Once again silence begins to linger above us as I sneak a peek at Garrett who glances over his magazine, trying to keep the image of not caring. “Is he,” I fight for the right words, “is he going to be OK?”
“He isn’t out of the woods yet…as I said, we do have a pulse but it is very weak and slow, but we are hoping for the positive,” he nods as he searches through a couple of pages before looking back up, “it says here that Bo has a series of health problems in the past? We would like to take tests to make sure that none of them has worsened or have came back for one reason or another.”
I slowly nod in agreement before speaking up, “I figured you would,” once again I search for the proper words, “which would include needles and a few questions I presume. I hold no prejudice over you or any of your colleagues,” I pause as he nods silently at me, awaiting for me to go on, “but I know Bo would feel more comfortable with someone he knew, be at least a little more cooperative to someone he knew. Would it be possible to call up Doctor Applebee from Hazzard to do his tests? That is our family doctor.”
“Sure,” he smiles appreciatively, “he makes trips here all the time. . .we can make the phone call and schedule him a trip up here in the morning or so.”
“Thank-you,” I give him a small smile as a small amount of tension slowly leaves me, “can we see him?”
“Well…it’s past visiting hours,” he looks around the empty waiting room before his brown eyes come back to me, “only one or two of you for now…but one at a time.”
“You go Uncle Jesse,” Luke smiles at me as I motion for him to go. I smile appreciatively at him before I slowly nod at Dr. Hirsh who slowly begins to lead me down the right hall way.
Following the tall doctor down the brightly lit hall way I am surrounded by painful memories of the several occasions of awaiting long anxious hours in the waiting room, awaiting for word on Bo’s health. I fight back the clear horrid flash backs as Dr. Hirsh abruptly comes to a stop in front of a closed light brown wooden door and silently takes me in. “Here’s his room,” he places a caring hand on my shoulder as his brown eyes searches for comforting words, “it’s never easy.” He pauses as his hand returns to his deep pockets in his coat, “I will be around here if you need me.”

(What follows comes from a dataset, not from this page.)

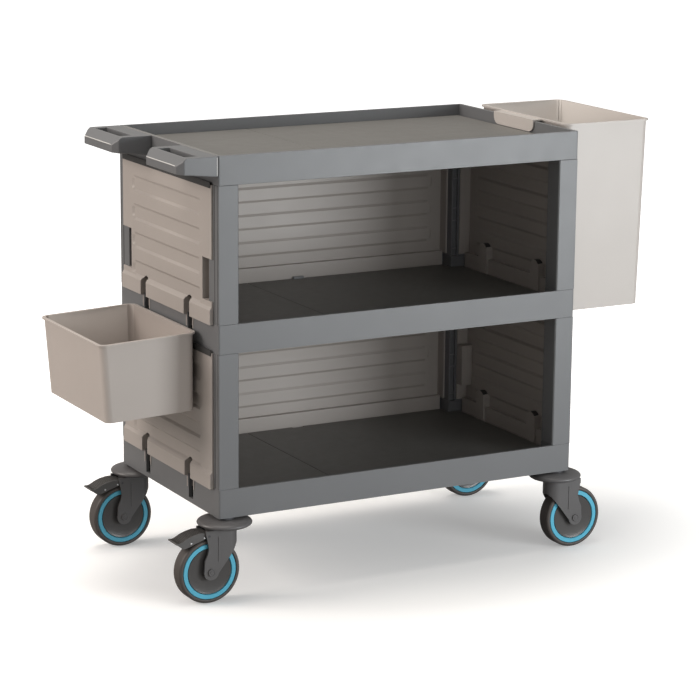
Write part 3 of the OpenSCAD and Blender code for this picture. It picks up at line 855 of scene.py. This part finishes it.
@dataclass
class Castor:
    """One swivel castor: kingpin, bumper disc, fork, wheel, and a brake pedal on the left side."""

    shell: Shell
    corner: Corner
    fork_edge: float = 1.6 * MM
    pin_edge: float = 0.5 * MM
    kingpin_edge: float = 0.6 * MM
    pedal_edge: float = 1.4 * MM
    head_gap: float = 20.3 * MM
    shoulder: float = 6.5 * MM
    groove: float = 2.5 * MM
    step: float = 1.2 * MM
    dish_rim: float = 7 * MM
    dish_deep: float = 3.2 * MM
    dish_rise: float = 2.4 * MM
    dish_steps: int = 8
    boss: float = 13 * MM
    bore: float = 4.1 * MM
    rod: float = 3.9 * MM
    cap_t: float = 3 * MM
    cap_sunk: float = 0.9 * MM
    rivet: float = 2.2 * MM
    rivet_rise: float = 0.9 * MM
    rivet_spots: tuple[tuple[float, float], ...] = ((0.19, 0.38), (0.57, 0.66))
    ribs: int = 21
    rib_start: float = 0.22
    rib_span: float = 0.74
    rib_size: tuple[float, float] = (1.3 * MM, 2.2 * MM)
    rib_margin: float = 5 * MM
    rib_steepest: float = 0.3

    def node(self, kind: str) -> str:
        """The castor's CAD node of a kind, such as "fork"."""
        return f"{kind}_{self.corner.label}"

    def build(self) -> None:
        """Builds every piece of the castor."""
        self.shell.round_copy(self.node("kingpin"), DARK_STEEL, self.kingpin_edge, 2)
        self.shell.round_copy(self.node("fork"), NYLON, self.fork_edge)
        self._bumper()
        self._wheel()
        self._axle()
        if self.corner.braked:
            self.shell.round_copy(self.node("pedal_pin"), DARK_STEEL, self.pin_edge, 2)
            self._pedal()

    def _turned(self, kind: str, finish: Finish, outline: list[tuple[float, float]],
                axis: Vector) -> None:
        """Makes a turned piece that stands for a CAD node, about the middle of the node's box.

        Args:
            kind: The kind of node.
            finish: Its finish.
            outline: Radius and height along the axis at each point.
            axis: The axis.
        """
        low, high = (Vector(corner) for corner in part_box(self.node(kind)))
        shape = bmesh.new()
        spin_outline(shape, outline, (low + high) / 2, axis)
        finish_spin(shape)
        made = place_mesh(shape, f"{self.node(kind)}_shell", [finish], 40.0)
        settle(made, self.shell.body(self.node(kind)), finish, self.node(kind))

    def _bumper(self) -> None:
        """Makes the bumper disc, domed above and more tightly rounded below."""
        low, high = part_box(self.node("bumper"))
        radius, half = (high[0] - low[0]) / 2, (high[2] - low[2]) / 2
        waist = -half / 6
        above = (radius / 3, half - waist)
        below = (radius / 5, half + waist)
        outline = [(self.head_gap, -half), (self.head_gap, half)]
        outline += arc((radius - above[0], waist), above, 90, 0, 8)
        outline += arc((radius - below[0], waist), below, 0, -90, 6)[1:]
        self._turned("bumper", NYLON, outline, Vector((0, 0, 1)))

    def _wheel(self) -> None:
        """Makes the hub's dish, the coloured ring and the tyre with their parting grooves."""
        across = Vector((0, 1, 0))
        sizes = {}
        for kind in ("hub", "ring", "tyre"):
            low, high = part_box(self.node(kind))
            sizes[kind] = ((high[2] - low[2]) / 2, (high[1] - low[1]) / 2)
        hub_r, hub_h = sizes["hub"]
        ring_r, ring_h = sizes["ring"]
        tyre_r, tyre_h = sizes["tyre"]
        rim_h = ring_h - 1 * MM
        web = rim_h - self.dish_deep
        far = hub_r - self.dish_rim
        shares = [i / self.dish_steps for i in range(self.dish_steps + 1)]
        dish = [(self.boss + 1.5 * MM + (far - self.boss) * t, web + self.dish_rise * t**2)
                for t in shares]
        side = [(self.bore, hub_h), (self.boss - 1.5 * MM, hub_h), (self.boss, hub_h - self.step)] + dish
        side += [(hub_r - self.step, rim_h), (hub_r, rim_h - self.groove)]
        self._turned("hub", HUB, side + [(r, -h) for r, h in reversed(side)], across)
        side = [(hub_r, ring_h - self.groove), (hub_r + self.step, ring_h),
                (ring_r - self.step, ring_h), (ring_r, ring_h - self.groove)]
        self._turned("ring", RING, side + [(r, -h) for r, h in reversed(side)], across)
        side = [(ring_r, tyre_h - self.groove), (ring_r + self.step, tyre_h - 0.4 * MM)]
        round_edge = (self.shoulder, self.shoulder)
        side += arc((tyre_r - self.shoulder, tyre_h - self.shoulder), round_edge, 90, 0, 7)
        self._turned("tyre", RUBBER, side + [(r, -h) for r, h in reversed(side)], across)

    def _axle(self) -> None:
        """Makes the axle, with a nylon cap on each end that has a raised ring and a button."""
        node = self.node("axle")
        low, high = (Vector(corner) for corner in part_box(node))
        middle, half = (low + high) / 2, (high.y - low.y) / 2
        cap_r, cap_t, reach = (high.z - low.z) / 2, self.cap_t, half - self.cap_t
        rod = bmesh.new()
        spin_outline(rod, [(0, -reach), (self.rod, -reach), (self.rod, reach), (0, reach)], middle,
                     Vector((0, 1, 0)), closed=False, steps=32)
        finish_spin(rod)
        body = self.shell.body(node)
        settle(place_mesh(rod, f"axle_rod_{self.corner.label}", [STEEL]), body, STEEL, node)
        caps = bmesh.new()
        face = cap_t - self.cap_sunk
        outline = [(0, 0), (cap_r, 0), (cap_r, cap_t - 0.8 * MM), (cap_r - 0.8 * MM, cap_t),
                   (cap_r - 2.2 * MM, cap_t), (cap_r - 3 * MM, face), (4 * MM, face),
                   (3.4 * MM, cap_t - 0.2 * MM), (0, cap_t - 0.2 * MM)]
        for side in (-1, 1):
            seat = middle + Vector((0, side * reach, 0))
            spin_outline(caps, outline, seat, Vector((0, side, 0)), closed=False, steps=48)
        finish_spin(caps)
        settle(place_mesh(caps, f"axle_caps_{self.corner.label}", [NYLON]), body, NYLON)

    def _pedal(self) -> None:
        """Makes the brake pedal, with grip ribs in near-black painted shade across its top and a rivet pair
        on each side.
        """
        node = self.node("pedal")
        low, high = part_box(node)
        shape = merged_copy(self.shell.nodes[node])
        surface = BVHTree.FromBMesh(shape)
        soften(shape, self.pedal_edge, 3)
        length = high[0] - low[0]
        middle = (low[1] + high[1]) / 2
        down = Vector((0, 0, -1))
        size = (self.rib_size[0], high[1] - low[1] - self.rib_margin, self.rib_size[1])
        for i in range(self.ribs):
            along = high[0] - length * (self.rib_start + self.rib_span * i / (self.ribs - 1))
            spot, normal, _, _ = surface.ray_cast(Vector((along, middle, high[2] + 0.1)), down)
            if spot is None or normal.z < self.rib_steepest:
                continue
            rib = bmesh.ops.create_cube(shape, size=1.0)["verts"]
            bmesh.ops.scale(shape, verts=rib, vec=size)
            # the ribs take the near-black painted shade
            for face in {f for vert in rib for f in vert.link_faces}:
                face.material_index = 1
            bmesh.ops.rotate(shape, verts=rib, cent=Vector(),
                             matrix=Vector((0, 0, 1)).rotation_difference(normal).to_matrix())
            bmesh.ops.translate(shape, verts=rib, vec=spot)
        body = self.shell.body(node)
        settle(place_mesh(shape, f"{node}_shell", [TREAD, PAINTED_SHADE]), body, TREAD, node)
        rivets = bmesh.new()
        for share, drop in self.rivet_spots:
            for side, edge in ((-1, low[1]), (1, high[1])):
                spot = Vector((high[0] - length * share, edge, high[2] - (high[2] - low[2]) * drop))
                outline = arc((0, 0), (self.rivet, self.rivet_rise), 0, 90, 4)
                spin_outline(rivets, [(0, -1 * MM), (self.rivet, -1 * MM)] + outline, spot,
                             Vector((0, side, 0)), closed=False, steps=20)
        finish_spin(rivets)
        settle(place_mesh(rivets, f"pedal_rivets_{self.corner.label}", [STEEL]), body, STEEL)


@dataclass(frozen=True)
class Lamp:
    """A square, soft light that looks at the cart.

    Attributes:
        name: The light's name.
        place: Where it stands.
        size: The side of its face.
        power: Its power in watts.
        tint: Its colour.
    """

    name: str
    place: tuple[float, float, float]
    size: float
    power: float
    tint: tuple[float, float, float]


LAMPS = (
    Lamp("key", (1.9, -3.2, 0.8), 1.5, 80.0, (0.94, 0.98, 1.0)),
    Lamp("front", (0.2, -6.0, 1.0), 2.5, 62.0, (0.96, 0.99, 1.0)),
    Lamp("left", (-3.1, 0.7, 1.75), 1.5, 66.0, (1.0, 0.92, 0.86)),
    Lamp("overhead", (-0.4, 0.5, 4.4), 2.6, 122.0, (1.0, 0.96, 0.90)),
)


@dataclass
class Studio:
    """The camera, the lights, and the pale floor."""

    camera_place: Vector = field(default_factory=lambda: Vector((-2.8586, -5.3210, 1.8622)))
    camera_turn: tuple[float, float, float] = (77.138, -0.482, -28.215)
    lens: float = 133.56
    sensor: float = 36.0
    floor_size: float = 60.0
    floor_seen: tuple[float, float, float] = (0.80, 0.79, 0.78)
    floor_thrown: tuple[float, float, float] = (0.36, 0.35, 0.34)
    aim: Vector = field(default_factory=lambda: Vector((0, 0, 0.5)))
    room: float = 0.31

    def build(self) -> None:
        """Builds the whole studio."""
        self._camera()
        self._floor()
        for lamp in LAMPS:
            self._light(lamp)
        self._sky()

    def _camera(self) -> None:
        """Makes the camera and the scene use it, with a plain display of light."""
        lens = bpy.data.cameras.new("camera")
        lens.lens = self.lens
        lens.sensor_width = self.sensor
        camera = bpy.data.objects.new("camera", lens)
        camera.location = self.camera_place
        camera.rotation_euler = [math.radians(a) for a in self.camera_turn]
        bpy.context.scene.collection.objects.link(camera)
        bpy.context.scene.camera = camera
        bpy.context.scene.view_settings.view_transform = "Standard"

    def _floor(self) -> None:
        """Makes the pale floor, which looks whiter than the light that it throws back."""
        shape = bmesh.new()
        bmesh.ops.create_grid(shape, x_segments=1, y_segments=1, size=self.floor_size / 2)
        mesh = bpy.data.meshes.new("studio_floor")
        shape.to_mesh(mesh)
        shape.free()
        made = bpy.data.materials.new("studio floor")
        made.use_nodes = True
        tree = made.node_tree
        seen = tree.nodes["Principled BSDF"]
        seen.inputs["Base Color"].default_value = (*self.floor_seen, 1.0)
        seen.inputs["Roughness"].default_value = 0.8
        seen.inputs["Emission Strength"].default_value = 1.0
        sweep = tree.nodes.new("ShaderNodeGroup")
        sweep.node_tree = bpy.data.node_groups["Studio Sweep"]
        tree.links.new(tree.nodes.new("ShaderNodeTexCoord").outputs["Object"], sweep.inputs["Vector"])
        tree.links.new(sweep.outputs["Color"], seen.inputs["Emission Color"])
        bounced = tree.nodes.new("ShaderNodeBsdfDiffuse")
        bounced.inputs["Color"].default_value = (*self.floor_thrown, 1.0)
        self._by_camera(tree, bounced.outputs[0], seen.outputs[0], tree.nodes["Material Output"])
        mesh.materials.append(made)
        floor = bpy.data.objects.new("studio_floor", mesh)
        bpy.context.scene.collection.objects.link(floor)

    @staticmethod
    def _by_camera(tree: Tree, other: Socket, seen: Socket, sink: bpy.types.Node) -> None:
        """Ends a node tree in one shader for what is seen directly and another for the rest.

        Args:
            tree: The node tree.
            other: The shader for light that bounces.
            seen: The shader for what is seen directly.
            sink: The output node.
        """
        mix = tree.nodes.new("ShaderNodeMixShader")
        tree.links.new(tree.nodes.new("ShaderNodeLightPath").outputs["Is Camera Ray"], mix.inputs[0])
        tree.links.new(other, mix.inputs[1])
        tree.links.new(seen, mix.inputs[2])
        tree.links.new(mix.outputs[0], sink.inputs["Surface"])

    def _light(self, lamp: Lamp) -> None:
        """Makes one light of the studio.

        Args:
            lamp: The light's place, size, power and colour.
        """
        light = bpy.data.lights.new(lamp.name, "AREA")
        light.size = lamp.size
        light.energy = lamp.power
        light.color = lamp.tint
        holder = bpy.data.objects.new(lamp.name, light)
        holder.location = lamp.place
        holder.visible_camera = False
        holder.rotation_euler = (self.aim - Vector(lamp.place)).to_track_quat("-Z", "Y").to_euler()
        bpy.context.scene.collection.objects.link(holder)

    def _sky(self) -> None:
        """Fills the room with an even, near-white light."""
        world = bpy.data.worlds.new("room")
        world.use_nodes = True
        tree = world.node_tree
        room = tree.nodes["Background"]
        room.inputs["Color"].default_value = (1.0, 0.99, 0.97, 1.0)
        room.inputs["Strength"].default_value = self.room
        backdrop = tree.nodes.new("ShaderNodeBackground")
        backdrop.inputs["Color"].default_value = (1.0, 1.0, 0.995, 1.0)
        self._by_camera(tree, room.outputs[0], backdrop.outputs[0], tree.nodes["World Output"])
        bpy.context.scene.world = world


def main(frame: dict) -> None:
    """Builds every sub-assembly in order.
    """
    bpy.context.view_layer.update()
    for make in (grain_group, scuff_group, dust_group, tint_group, sweep_group):
        make()
    Studio().build()
    shell = Shell(frame["nodes"])
    for assembly in (Frame(shell), Panels(shell), Handles(shell), Bins(shell)):
        assembly.build()
    for corner in Corner:
        Castor(shell, corner).build()


if __name__ == "__main__":
    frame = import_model()
    main(frame)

“Thanks,” I slowly answer as I watch him slowly walk back out towards the waiting room before I glance at the closed door that stands before me, searching for strength to enter. Reaching the cold handle, I slowly open the heavy door to be welcomed in by loud, slow, and irregular beeping of the monitors. The room’s lights are brightly turned on in anticipation for visitors and reflects off of the white linoleum flooring as I slowly walk over to Bo’s hospital bed. “Bo,” I softly say as my heart comes to an abrupt stop at seeing how ashen his skin has grown. A thick gauze is wrapped around his head with a dark black bruise escaping from the edges on the right half of his forehead. His thick blond bangs slightly cover the bandage over his forehead while his side and back hair is caught in the gauze around his head.
I slowly pull the unfolded metal chair closer to his bed and I slowly sit down as I take in his heart monitor and his breathing monitor, both showing how weak and bad it is. “Bo, it’s going to be ok,” I slowly speak up as I take in the air tube that is placed up each nostril and leads around his neck where the tubes are attached and led to the air tank. Four IVs are taped into his skin, two needles in each arm as a hospital gown hangs loosely on his thin body, wires are suctioned to his chest that monitors his heart. “I’m right here.”

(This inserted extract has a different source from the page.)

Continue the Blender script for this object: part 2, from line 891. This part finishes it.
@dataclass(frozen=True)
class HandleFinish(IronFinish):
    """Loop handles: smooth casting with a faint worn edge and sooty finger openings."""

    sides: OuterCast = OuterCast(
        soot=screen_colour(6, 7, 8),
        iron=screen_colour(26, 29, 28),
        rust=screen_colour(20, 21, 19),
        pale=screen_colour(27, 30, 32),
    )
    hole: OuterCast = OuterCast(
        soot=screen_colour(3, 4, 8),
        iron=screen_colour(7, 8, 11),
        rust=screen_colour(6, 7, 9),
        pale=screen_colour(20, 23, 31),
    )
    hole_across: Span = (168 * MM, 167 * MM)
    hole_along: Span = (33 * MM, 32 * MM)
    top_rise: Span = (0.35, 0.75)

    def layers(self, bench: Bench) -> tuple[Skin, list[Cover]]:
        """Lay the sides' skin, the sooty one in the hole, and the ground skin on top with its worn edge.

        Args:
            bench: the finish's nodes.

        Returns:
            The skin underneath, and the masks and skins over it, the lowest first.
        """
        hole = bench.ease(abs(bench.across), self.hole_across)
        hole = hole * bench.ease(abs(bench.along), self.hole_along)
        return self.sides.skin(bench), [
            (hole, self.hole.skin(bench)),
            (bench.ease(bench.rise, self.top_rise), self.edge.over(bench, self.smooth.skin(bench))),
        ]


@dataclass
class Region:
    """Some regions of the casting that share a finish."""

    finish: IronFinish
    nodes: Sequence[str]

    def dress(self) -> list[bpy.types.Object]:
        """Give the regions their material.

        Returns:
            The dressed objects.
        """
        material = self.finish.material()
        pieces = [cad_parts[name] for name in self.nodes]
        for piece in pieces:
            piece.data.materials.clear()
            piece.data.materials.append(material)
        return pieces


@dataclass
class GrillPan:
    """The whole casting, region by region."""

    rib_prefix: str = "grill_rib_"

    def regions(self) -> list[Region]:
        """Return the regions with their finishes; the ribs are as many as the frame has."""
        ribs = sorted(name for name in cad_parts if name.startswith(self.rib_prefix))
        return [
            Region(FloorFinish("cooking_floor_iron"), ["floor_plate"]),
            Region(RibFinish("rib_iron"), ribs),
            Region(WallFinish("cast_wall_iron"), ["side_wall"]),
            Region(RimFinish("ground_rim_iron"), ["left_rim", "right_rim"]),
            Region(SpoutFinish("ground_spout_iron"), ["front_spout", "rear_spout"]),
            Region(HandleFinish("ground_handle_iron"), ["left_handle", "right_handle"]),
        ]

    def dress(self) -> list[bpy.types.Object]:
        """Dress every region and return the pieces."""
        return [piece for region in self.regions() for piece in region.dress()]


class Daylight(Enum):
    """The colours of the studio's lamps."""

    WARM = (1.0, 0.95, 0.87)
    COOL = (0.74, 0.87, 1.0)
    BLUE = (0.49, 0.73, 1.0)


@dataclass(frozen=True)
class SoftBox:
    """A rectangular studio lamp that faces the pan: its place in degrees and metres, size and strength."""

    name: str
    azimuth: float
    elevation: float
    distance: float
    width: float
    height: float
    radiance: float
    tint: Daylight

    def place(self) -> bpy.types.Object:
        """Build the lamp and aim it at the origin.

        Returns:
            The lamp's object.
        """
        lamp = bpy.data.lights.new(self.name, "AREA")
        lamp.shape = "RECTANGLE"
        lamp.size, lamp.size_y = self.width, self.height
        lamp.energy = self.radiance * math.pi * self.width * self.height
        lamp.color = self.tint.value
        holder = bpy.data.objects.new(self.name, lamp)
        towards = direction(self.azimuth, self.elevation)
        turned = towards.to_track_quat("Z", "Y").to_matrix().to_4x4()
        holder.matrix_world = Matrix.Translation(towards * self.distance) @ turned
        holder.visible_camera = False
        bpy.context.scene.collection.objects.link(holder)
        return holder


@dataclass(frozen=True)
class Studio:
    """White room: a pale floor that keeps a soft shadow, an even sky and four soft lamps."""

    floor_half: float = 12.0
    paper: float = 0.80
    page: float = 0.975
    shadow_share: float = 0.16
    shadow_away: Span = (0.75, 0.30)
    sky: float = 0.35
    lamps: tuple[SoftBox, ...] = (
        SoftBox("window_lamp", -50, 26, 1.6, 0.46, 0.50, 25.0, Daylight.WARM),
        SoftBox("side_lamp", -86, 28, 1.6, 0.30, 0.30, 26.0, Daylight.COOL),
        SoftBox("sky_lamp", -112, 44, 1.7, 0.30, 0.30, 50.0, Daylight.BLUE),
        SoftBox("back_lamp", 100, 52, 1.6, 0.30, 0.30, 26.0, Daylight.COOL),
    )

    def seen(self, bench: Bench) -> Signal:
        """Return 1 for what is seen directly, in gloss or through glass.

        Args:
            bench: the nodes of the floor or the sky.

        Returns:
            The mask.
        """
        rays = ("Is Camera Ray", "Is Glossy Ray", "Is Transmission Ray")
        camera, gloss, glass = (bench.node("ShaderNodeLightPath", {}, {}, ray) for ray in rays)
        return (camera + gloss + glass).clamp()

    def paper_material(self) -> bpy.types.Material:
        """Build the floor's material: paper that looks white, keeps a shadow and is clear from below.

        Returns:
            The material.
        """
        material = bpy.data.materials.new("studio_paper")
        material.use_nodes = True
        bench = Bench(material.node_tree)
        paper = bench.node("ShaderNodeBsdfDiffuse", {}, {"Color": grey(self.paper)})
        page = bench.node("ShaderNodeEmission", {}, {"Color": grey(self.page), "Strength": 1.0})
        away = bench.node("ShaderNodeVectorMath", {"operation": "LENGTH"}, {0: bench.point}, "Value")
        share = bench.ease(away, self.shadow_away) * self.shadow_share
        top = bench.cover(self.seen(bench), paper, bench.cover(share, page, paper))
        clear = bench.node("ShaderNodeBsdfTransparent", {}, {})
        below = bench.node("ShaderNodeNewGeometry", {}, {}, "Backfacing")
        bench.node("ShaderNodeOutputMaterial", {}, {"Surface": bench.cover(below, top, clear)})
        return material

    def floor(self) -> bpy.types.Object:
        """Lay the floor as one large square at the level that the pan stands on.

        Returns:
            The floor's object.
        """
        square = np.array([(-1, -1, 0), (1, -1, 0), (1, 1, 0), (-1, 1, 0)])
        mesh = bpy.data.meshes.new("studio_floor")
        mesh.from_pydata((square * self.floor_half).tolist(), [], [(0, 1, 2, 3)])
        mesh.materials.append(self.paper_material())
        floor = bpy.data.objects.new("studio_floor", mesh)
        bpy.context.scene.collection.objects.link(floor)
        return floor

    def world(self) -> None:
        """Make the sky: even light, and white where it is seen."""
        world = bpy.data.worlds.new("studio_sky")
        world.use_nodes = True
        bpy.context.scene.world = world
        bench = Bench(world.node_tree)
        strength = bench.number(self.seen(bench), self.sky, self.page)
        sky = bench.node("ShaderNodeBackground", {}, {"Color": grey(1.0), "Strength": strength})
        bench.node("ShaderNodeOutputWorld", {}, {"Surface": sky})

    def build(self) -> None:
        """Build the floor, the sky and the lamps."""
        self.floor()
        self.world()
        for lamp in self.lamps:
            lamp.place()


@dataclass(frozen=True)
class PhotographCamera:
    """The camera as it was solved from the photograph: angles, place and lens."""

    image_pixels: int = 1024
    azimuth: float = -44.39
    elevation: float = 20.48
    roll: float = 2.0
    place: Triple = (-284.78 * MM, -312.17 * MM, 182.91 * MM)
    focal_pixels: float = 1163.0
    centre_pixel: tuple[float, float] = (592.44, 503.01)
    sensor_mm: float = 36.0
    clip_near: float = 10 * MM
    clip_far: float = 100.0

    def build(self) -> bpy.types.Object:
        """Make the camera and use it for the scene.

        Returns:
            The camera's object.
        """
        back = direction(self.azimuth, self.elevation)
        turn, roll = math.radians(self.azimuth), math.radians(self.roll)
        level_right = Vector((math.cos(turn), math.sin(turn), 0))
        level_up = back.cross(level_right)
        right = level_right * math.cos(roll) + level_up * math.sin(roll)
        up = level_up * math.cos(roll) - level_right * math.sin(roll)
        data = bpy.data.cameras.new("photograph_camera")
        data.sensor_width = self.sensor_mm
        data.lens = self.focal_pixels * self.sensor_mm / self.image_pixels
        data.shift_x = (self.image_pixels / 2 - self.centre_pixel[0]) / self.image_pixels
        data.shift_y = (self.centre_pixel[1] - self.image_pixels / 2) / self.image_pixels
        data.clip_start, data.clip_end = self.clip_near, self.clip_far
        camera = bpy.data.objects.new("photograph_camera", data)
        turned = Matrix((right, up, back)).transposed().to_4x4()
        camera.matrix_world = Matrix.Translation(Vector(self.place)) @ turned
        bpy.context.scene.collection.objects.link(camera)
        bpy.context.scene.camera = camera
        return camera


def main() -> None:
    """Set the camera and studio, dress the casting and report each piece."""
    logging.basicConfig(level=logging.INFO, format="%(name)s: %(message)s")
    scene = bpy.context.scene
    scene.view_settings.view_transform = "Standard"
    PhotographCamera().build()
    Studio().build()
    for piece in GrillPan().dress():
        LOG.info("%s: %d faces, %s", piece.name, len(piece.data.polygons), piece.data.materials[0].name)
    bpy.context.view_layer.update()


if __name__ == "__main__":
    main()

The only answer I receive is from the irritating monitors and the slow cautious dripping of the IVs, dripping slowly into Bo’s still and quiet body. Reaching over the silver metal railings of his bed, an fearful chill rushes over me at the feel of his deathly cold skin. Forcing my hand to remain on his ashen colored icy cold skin, I slowly and silently fall into prayer for my nephew’s health as I am reminded of his fearful past.